À la suite du krach boursier de 1929 et dans le contexte de l’entre-deux-guerres, les nuits new-yorkaises sont souvent perturbées par des règlements de compte entre bandes rivales. Weegee développe alors une passion morbide pour la photographie de cadavres dont la presse tabloïd s’avère particulièrement friande. Dans ce milieu interlope où la noirceur des âmes se révèle, le photographe navigue de nuit, prêt à immortaliser en noir et blanc et avec ses flashs explosifs les silhouettes échouées sur les trottoirs de la ville. “Les meurtres et les incendies étaient mes deux meilleures ventes, mon pain et mon beurre”, déclarera d’ailleurs l’artiste.

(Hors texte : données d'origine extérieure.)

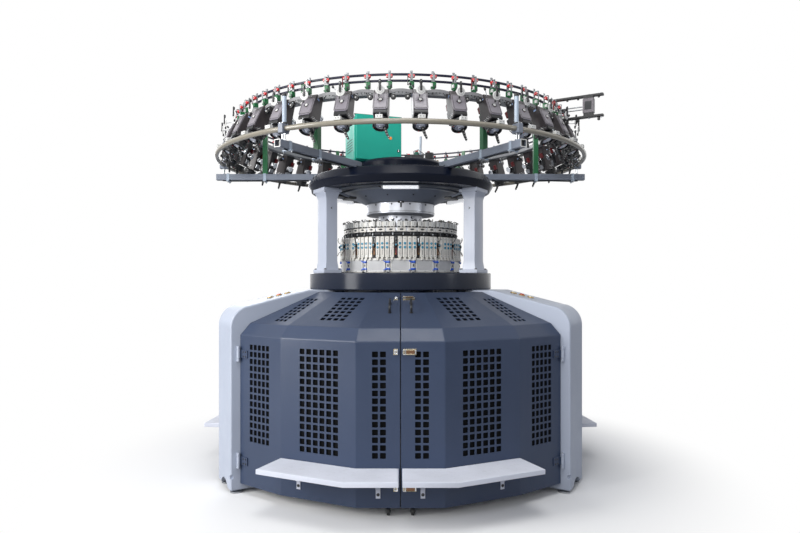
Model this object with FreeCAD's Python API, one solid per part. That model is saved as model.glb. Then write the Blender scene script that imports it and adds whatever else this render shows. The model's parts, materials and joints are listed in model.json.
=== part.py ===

Un photographe obsédé par la nuit et ses mystères
En atteste l’Homme arrêté pour travestissement (1939), cliché d’un homme en tenue féminine dévoilant ses jambes depuis une fourgonnette de police, Weegee pose aussi un regard amusé voire grinçant sur un New York caché, marqué par de nombreuses activités alors illégales. Considérant la nuit comme un théâtre idéal, il s’intéresse particulièrement aux tabous et aux travers de ses habitants, capturant fréquemment des nantis écumant les casinos de la ville ou encore des gens ivres errant dans les bars.
Grâce à l’usage d’un flash direct devenu l’une de ses signatures, l’Américain obtient des clichés dont l’aspect cru renforce bien souvent le tragique de la situation. En pleine période d’expansion architecturale de la ville, Weegee consacre notamment une série aux incendies qui ravagent régulièrement les bâtiments plus vétustes, montrant de façon spectaculaire la face sombre de cette hyperurbanisation. Sur une image de 1947 intitulée Incendie dans les combles, la fumée noire envahit tout le cadre et fait paraître les hommes minuscules, rendant la scène impressionnante.
Le photographe s’intéresse également aux visages des observateurs indiscrets qui, comme lui, se rendent sur les lieux de scandales ou de drames pour les voir de leurs propres yeux. Dans l’ouvrage Naked City publié en 1945 et qui contribue à faire de lui un professionnel renommé, il leur dédie même un chapitre entier intitulé “les curieux”. Suivant cette même logique, Weegee s’amuse aussi à photographier à son insu le public des salles de spectacle grâce à l’utilisation de filtres infrarouges. Homme endormi au cirque, amoureux enlacés au théâtre, enfants rêveurs au cinéma… Si le grain de ces scènes obscures confère aux sujets une aura presque spectrale, leur réalisation spontanée et discrète plaît beaucoup au photographe qui parvient à capter, comme il le dit, “les expressions naturelles des visages”.
La critique de la société du spectacle selon Weegee
Derrière leur apparent sensationnalisme, les clichés de Weegee révèlent toutefois une véritable critique sociale. Exposé à la Fondation Henri Cartier-Bresson, le cliché The Critic (1943) en est sans doute l’exemple le plus explicite, au point que son auteur le considère comme son chef-d’œuvre : deux femmes élégantes posent pour la caméra tandis qu’une troisième, vêtue de loques, les observe d’un œil malveillant. D’ordinaire adepte de la spontanéité, Weegee construit ici une photographie de A à Z, allant jusqu’à recadrer le tirage afin de supprimer des spectateurs sur le côté. Pour la réaliser, son assistant a dû aller chercher une femme ivre des quartiers populaires et l’emmener devant le Metropolitan Opera un soir de spectacle. Avec elle, Weegee a alors attendu la sortie de Mrs. George Washington Kavanaugh et Lady Decies, deux figures de la haute société, pour les immortaliser aux côtés de cette “intruse”.
Si le contraste entre les personnages est déjà marqué par le sourire en coin des deux bourgeoises et l’expression de dégoût de l’inconnue, il est d’autant plus accentué par le flash du photographe. En faisant ressortir la blancheur des fourrures et les rivières de diamants, en même temps qu’il assombrit encore les vêtements de la pauvre femme, l’éclat vient littéralement “mettre en lumière” ce que l’artiste cherche à dénoncer : la manifestation publique, voire ostentatoire, d’une supériorité sociale.
“Weegee, Autopsie du Spectacle”, exposition jusqu’au 19 mai 2024 à la Fondation Henri Cartier-Bresson, Paris 3e.